ARTICLE: Conquering the Enemy Within
Michael Cromartie | posted 1/08/1996 12:00AM
The author of many scholarly articles, Glenn Loury first made his mark as an economic theorist. A consultant to state and federal government agencies and private business organizations, he has taught at Harvard, Northwestern, and the University of Michigan before coming to Boston University, where he is university professor and professor of economics.
General readers, however, know Loury best as an analyst of public policy, particularly regarding racial inequality. His essays and commentaries appear regularly in leading national publications. Although he is identified as a conservative, Loury's views defy easy categorization. While arguing that black Americans must place an emphasis on "self-help"--a position that has earned for him the enmity of the civil-rights establishment--he warns that this call for self-reliance is in danger of being hijacked by "those who are looking for an excuse to abandon the black poor."
Loury's writings on politics and culture have been collected in "One by One from the Inside Out: Essays on Race and Responsibility in America" (Free Press, 332 pp.; $25, hardcover), the epilogue to which is a powerful Christian testimony. In a conversation in Washington, D.C., last fall with CT advisory editor Michael Cromartie and former CT assistant editor Edward Gilbreath (now with "New Man" magazine), Loury talked about the evolution of his outlook on race relations and his personal faith journey.
WHAT ARE SOME OF THE EXPERIENCES THAT HAVE SHAPED YOUR THINKING ABOUT RACE AND RESPONSIBILITY IN AMERICA?
One thing I think of is the years I spent at the University of Michigan, from 1978 to 1982, and watching the city of Detroit go through some very serious changes. Toward the end of that time, just before I moved to Harvard, I was asked to give a talk at the Federal Reserve Board in Washington. It was Black History Month and I wanted to be responsive to the charge, so I chose to take up the issue of what was happening in the cities, to talk about Detroit in particular. I ended up writing an essay that had a lot to do with issues of character, responsibility, and values. I tried to direct attention away from structural problems and onto questions of what individuals were doing, how they behaved, and so forth. That was a very formative experience, both thinking through that presentation and dealing with the reaction to it, which was quite sharp and negative. It was seen as "politically unhelpful."
I think also some of my personal experiences that I talk about in "One by One" have played a role. I remember reading a book by John Edgar Wideman called "Brothers and Keepers," which was published in 1985. It stunned me.

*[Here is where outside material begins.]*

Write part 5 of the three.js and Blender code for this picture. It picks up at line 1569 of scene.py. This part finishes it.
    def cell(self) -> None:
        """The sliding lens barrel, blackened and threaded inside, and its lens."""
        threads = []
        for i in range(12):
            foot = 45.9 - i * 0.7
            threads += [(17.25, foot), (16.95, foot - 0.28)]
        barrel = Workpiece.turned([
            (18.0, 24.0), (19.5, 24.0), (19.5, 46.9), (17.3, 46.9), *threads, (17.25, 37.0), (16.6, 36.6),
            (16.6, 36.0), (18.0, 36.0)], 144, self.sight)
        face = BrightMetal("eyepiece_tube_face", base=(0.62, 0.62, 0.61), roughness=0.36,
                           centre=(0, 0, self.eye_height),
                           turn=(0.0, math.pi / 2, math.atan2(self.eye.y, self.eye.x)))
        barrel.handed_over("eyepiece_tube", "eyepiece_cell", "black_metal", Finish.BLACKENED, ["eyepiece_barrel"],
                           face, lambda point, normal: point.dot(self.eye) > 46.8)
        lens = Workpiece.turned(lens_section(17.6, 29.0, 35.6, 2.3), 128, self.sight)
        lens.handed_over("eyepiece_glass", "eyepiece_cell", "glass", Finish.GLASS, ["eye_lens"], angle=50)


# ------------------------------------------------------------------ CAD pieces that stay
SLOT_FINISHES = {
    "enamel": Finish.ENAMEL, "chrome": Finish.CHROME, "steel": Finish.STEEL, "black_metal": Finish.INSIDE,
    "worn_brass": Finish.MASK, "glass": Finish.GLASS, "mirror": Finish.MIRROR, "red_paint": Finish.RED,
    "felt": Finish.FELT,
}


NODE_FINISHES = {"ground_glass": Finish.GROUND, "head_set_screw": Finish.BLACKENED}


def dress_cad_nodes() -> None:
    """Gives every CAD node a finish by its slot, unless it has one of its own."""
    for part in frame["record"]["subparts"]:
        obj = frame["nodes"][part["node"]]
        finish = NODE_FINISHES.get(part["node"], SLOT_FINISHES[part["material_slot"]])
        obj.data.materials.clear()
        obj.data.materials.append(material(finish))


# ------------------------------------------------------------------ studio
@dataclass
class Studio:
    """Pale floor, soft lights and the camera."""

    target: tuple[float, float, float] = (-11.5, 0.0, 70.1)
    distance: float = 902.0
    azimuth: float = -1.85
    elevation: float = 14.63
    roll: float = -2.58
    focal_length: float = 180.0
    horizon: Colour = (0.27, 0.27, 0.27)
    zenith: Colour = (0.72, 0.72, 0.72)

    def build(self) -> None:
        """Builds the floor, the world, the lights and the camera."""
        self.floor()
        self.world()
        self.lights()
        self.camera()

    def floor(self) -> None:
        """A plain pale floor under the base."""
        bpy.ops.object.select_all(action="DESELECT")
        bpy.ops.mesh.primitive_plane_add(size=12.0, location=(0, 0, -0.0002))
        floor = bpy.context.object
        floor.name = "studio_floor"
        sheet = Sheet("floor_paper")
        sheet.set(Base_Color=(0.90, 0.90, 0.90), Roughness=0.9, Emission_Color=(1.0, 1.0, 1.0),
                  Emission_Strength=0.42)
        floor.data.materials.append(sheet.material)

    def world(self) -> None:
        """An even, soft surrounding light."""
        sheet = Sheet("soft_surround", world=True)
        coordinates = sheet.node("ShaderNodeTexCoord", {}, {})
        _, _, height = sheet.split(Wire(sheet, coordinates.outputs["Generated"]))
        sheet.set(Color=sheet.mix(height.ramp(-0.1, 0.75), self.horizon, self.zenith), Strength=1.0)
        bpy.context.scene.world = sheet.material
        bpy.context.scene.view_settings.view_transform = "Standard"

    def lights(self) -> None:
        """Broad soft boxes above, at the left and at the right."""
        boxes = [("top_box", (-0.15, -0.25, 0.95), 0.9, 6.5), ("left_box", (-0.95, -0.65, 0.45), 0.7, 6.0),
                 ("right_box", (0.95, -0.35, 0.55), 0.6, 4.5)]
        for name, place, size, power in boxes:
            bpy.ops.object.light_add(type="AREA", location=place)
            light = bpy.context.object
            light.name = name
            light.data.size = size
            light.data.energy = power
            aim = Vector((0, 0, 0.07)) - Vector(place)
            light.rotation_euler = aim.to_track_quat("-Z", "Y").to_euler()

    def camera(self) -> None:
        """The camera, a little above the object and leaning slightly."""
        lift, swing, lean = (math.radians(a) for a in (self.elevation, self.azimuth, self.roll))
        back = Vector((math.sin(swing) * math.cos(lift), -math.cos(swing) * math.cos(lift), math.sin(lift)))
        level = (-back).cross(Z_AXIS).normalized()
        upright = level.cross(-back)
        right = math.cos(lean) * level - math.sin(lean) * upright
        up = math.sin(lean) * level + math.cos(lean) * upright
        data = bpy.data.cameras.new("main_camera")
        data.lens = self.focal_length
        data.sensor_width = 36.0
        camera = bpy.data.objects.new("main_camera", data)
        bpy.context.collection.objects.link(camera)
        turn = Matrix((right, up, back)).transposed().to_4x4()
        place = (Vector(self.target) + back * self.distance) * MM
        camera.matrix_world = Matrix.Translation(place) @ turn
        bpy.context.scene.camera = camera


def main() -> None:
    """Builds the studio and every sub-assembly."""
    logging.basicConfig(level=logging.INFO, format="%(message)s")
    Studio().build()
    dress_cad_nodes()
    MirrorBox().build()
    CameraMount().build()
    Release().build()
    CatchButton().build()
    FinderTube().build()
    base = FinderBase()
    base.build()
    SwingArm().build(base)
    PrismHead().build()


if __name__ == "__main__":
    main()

Wideman is a gifted writer. That book is about a pair of brothers who grow up in Pittsburgh. One of them is the writer, who goes away to the university, becomes a Rhodes Scholar, and ultimately a critically acclaimed novelist. The other one is incarcerated for life for being a part of a robbery in which someone gets killed. He's charged with murder, he gets convicted, and he goes to jail. So Wideman is writing about this relationship with his brother, and how his brother is in jail and how he came to be there.

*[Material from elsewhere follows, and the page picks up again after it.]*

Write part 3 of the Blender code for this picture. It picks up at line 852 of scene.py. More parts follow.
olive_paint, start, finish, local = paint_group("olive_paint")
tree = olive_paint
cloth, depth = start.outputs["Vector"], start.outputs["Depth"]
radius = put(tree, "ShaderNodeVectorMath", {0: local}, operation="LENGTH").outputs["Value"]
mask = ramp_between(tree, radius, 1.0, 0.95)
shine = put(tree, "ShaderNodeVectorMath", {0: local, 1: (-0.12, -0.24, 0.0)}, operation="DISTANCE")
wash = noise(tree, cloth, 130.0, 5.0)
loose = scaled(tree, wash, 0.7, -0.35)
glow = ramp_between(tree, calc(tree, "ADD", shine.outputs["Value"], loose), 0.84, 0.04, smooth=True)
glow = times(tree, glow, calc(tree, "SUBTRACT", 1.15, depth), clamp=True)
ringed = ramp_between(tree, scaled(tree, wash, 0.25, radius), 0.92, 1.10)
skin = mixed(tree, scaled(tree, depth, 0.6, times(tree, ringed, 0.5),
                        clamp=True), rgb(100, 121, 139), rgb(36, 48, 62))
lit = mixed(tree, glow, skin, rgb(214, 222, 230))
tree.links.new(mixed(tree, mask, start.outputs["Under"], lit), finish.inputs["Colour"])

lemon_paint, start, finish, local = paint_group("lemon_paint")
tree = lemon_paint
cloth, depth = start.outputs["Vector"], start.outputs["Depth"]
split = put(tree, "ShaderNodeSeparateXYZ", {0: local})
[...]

As I say, the prose is brilliant, but underneath, I found that the vision was bankrupt. It was corrupt, because the vision was about how society was arrayed against his brother, how his brother never had a chance. And here, right in the same family, subject to exactly the same environmental influences, there had been these two disparate paths. I was struck by how the author was denying the evidence implicit in his own story. How reluctant he was to affirm that he had lived his life in a certain way, with certain consequences, in contrast to the choices made by his brother, and the much different consequences that followed those choices.